We reckognized that there are numerous ways to calculate percent heterozygosity within a single individual and those reported numbers are often not comparable. We have established this as a documented method for utilization in the Hulse-Kemp Lab to calculate a % Heterozygosity value which can be comparable across different efforts.
Generally, we are utilizing whole genome assemblies which are becoming more complete as technology improves which enables giving a more robust assessment of genome-wide heterozygosity level that can be comparable across species.
- Run nucmer alignment between finished haplotype level assemblies from a single organism.
- Extract non-repetitive snps.
- Count snps and divide by organism genome size.

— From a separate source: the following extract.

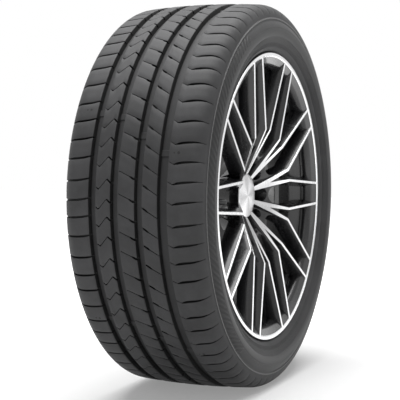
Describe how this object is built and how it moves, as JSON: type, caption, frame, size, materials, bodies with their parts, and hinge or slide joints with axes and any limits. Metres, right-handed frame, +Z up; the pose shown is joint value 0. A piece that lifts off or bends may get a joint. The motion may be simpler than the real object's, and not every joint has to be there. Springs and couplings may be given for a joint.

- Multiply by 100 to get to a % heterozygosity.
module load mummer
query='assembly-1.fasta'
ref='assembly-2.fasta'
out='assembly-1_onto_assembly-2'
# Step 1 - nucmer alignment
nucmer --prefix=${out} ${ref} ${query}
# Step 2 - extract non-repeat snps
show-snps -Clr ${out}.delta > ${out}_nonrepeat.snps
# Step 3 - count the number of SNPS by counting the number of lines in the .snps file
wc -l ${out}_nonrepeat.snps
Each SNP is on a single line in the .snps file. Subtract the 5 header lines to count the number of SNPs. Divide the number of SNPs by the genome size and multiply by 100 to get the percent heterozygosity. For example, if there are 4088858 lines in the .snps file and the chile pepper genome is 3.5 Gb then (4,088,853 SNPs / 3,500,000,000 bp) x 100 = 0.1168% heterozygosity.